High frequency systems, including radio frequency (RF) and microwave systems, generally comprise multiple high frequency integrated circuits (IC) and discrete devices interconnected on a printed circuit board. Typically, a high frequency system requires generation and amplification of a distortion free fundamental operating frequency. As a practical matter, high frequency components and systems often generate unwanted harmonics of the fundamental operating frequency through amplification and switching functions conventionally performed within the system. It is desirable to filter out these harmonics generated by the system so that the signal with which the system operates is as free of harmonic distortion as possible. A low harmonic distortion system generally exhibits better efficiency overall. In order to reduce harmonic distortion, it is conventional to filter out harmonics of the fundamental frequency at an RF output port on one or more of the ICs within the system. It is a matter of designer judgment at which IC or ICs to place the filter.

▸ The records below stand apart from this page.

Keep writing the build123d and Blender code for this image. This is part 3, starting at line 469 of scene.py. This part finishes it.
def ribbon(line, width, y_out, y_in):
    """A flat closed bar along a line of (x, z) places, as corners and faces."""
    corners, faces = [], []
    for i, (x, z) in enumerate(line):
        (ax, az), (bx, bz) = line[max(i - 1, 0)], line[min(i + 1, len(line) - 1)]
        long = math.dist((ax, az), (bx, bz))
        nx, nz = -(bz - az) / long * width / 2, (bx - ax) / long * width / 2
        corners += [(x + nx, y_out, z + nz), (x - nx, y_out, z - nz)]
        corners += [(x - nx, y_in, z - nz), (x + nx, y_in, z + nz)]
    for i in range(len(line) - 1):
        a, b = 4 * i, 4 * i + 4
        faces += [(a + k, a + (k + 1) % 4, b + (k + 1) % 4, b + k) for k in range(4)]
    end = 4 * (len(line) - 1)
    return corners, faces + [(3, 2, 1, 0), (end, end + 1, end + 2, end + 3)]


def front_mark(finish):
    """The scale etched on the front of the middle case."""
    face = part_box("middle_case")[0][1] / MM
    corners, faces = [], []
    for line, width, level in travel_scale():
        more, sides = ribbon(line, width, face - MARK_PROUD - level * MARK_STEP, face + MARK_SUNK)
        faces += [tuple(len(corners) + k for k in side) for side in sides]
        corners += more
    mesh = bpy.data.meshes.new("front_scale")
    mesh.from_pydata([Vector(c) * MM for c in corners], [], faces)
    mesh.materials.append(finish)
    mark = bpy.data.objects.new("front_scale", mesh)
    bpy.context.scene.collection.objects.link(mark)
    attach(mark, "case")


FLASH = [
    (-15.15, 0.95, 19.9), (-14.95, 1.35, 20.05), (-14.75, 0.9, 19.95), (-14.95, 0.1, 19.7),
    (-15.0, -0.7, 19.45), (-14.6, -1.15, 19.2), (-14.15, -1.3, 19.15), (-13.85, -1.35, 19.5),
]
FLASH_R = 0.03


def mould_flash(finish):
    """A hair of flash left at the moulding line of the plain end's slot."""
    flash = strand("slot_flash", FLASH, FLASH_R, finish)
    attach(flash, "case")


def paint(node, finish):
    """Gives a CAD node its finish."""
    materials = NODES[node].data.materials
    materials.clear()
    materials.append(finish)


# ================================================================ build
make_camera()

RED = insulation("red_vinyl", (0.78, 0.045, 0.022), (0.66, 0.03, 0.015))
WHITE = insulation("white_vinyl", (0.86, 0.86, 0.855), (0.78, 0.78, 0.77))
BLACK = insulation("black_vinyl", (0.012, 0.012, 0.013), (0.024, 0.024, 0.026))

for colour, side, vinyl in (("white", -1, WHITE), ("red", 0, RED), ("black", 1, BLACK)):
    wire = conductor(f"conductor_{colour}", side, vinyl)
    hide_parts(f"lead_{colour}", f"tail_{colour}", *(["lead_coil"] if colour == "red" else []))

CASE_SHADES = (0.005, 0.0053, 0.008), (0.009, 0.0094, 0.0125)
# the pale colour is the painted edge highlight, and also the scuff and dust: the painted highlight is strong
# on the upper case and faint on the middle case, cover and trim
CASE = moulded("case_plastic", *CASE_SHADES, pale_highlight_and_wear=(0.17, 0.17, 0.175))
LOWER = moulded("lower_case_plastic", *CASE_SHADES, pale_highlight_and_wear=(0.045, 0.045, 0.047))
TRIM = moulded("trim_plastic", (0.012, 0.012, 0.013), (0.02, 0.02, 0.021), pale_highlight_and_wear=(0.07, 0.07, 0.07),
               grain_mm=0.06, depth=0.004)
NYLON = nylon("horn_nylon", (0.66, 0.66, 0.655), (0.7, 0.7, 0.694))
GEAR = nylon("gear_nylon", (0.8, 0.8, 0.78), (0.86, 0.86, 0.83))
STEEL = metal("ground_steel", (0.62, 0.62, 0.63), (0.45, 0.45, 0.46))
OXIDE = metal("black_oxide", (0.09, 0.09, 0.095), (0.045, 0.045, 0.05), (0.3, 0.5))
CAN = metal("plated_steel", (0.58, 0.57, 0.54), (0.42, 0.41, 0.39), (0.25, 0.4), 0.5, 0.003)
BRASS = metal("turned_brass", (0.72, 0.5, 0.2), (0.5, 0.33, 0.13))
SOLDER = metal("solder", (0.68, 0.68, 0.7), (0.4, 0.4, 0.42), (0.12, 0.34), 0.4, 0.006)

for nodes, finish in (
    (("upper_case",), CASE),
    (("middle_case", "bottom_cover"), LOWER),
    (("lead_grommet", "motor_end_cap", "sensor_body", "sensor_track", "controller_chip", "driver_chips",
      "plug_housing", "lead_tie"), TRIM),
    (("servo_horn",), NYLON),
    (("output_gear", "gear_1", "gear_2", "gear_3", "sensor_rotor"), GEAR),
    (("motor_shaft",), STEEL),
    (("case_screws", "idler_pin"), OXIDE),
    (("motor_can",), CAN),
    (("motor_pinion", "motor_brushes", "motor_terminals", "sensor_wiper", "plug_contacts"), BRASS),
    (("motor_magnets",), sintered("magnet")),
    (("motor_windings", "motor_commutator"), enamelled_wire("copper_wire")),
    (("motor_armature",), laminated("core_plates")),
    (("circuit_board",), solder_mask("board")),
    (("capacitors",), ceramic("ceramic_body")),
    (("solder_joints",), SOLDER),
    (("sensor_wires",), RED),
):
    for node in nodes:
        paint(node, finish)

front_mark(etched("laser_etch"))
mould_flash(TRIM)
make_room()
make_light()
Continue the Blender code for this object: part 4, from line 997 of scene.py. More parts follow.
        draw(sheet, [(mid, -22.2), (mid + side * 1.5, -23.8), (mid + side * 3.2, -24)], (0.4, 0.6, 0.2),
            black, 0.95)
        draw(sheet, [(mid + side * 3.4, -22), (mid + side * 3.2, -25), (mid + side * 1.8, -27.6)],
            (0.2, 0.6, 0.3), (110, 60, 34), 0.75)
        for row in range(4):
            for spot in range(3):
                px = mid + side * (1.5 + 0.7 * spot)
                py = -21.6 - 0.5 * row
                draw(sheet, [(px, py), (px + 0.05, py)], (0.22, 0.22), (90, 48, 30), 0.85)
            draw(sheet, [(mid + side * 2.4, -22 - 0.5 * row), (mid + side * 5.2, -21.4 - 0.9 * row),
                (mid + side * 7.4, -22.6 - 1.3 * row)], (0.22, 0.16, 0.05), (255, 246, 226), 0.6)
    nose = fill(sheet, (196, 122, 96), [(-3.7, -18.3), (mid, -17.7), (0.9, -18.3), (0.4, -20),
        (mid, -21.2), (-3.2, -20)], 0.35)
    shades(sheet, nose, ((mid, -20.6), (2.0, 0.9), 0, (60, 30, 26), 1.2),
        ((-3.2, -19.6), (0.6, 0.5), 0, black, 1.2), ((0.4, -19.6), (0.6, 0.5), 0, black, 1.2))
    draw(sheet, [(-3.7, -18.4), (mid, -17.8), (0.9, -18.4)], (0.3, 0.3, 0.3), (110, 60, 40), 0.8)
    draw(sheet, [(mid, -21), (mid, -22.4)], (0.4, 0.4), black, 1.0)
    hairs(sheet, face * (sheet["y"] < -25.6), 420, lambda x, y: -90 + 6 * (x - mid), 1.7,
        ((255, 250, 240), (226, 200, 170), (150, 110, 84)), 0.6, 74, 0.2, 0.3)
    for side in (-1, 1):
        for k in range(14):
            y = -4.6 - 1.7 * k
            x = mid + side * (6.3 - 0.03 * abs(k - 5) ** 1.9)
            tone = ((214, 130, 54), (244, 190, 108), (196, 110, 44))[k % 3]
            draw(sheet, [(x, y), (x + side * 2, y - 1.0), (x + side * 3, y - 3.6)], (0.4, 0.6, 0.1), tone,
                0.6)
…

An article entitled "Minimizing GSM Mobile-Terminal Design Risk Allows Easier Upgrades" by Kalinka & Baker from the May 1996 publication of Wireless Systems Design magazine, shows conventional filtering of harmonic distortion at both the input of a power amplifier (PA) and the output of a low noise amplifier (LNA)/RF mixer in a GSM terminal. The filters shown by way of block diagram representation typically comprise from three to seven discrete elements or ceramic resonators soldered to the printed circuit board and connected to an RF port lead of the IC. Disadvantageously, these filters can be complex and generally consume a relatively large amount of usable surface area on the printed wiring board. Additionally these filters can contribute up to 1 dB of insertion loss to the system. In the case of a power amplifier IC used with conventional filtering, in order to achieve the desired system output power, the power amplifier must output sufficient power to supply the output power required by the system at the output stage of the filter in addition to the power lost due to the insertion loss of the filter. This additional output power requires more DC current be drawn by the power amplifier. The added DC current drain disadvantageously decreases efficiency and increases heat generation. Accordingly, the traditional filtering contributes to a larger, more complex, and less efficient system design which is in contravention of the interest to miniaturize and to extend battery life.
There is a need, therefore, for improved filtering in a high frequency system that does not adversely effect insertion loss, efficiency or miniaturization.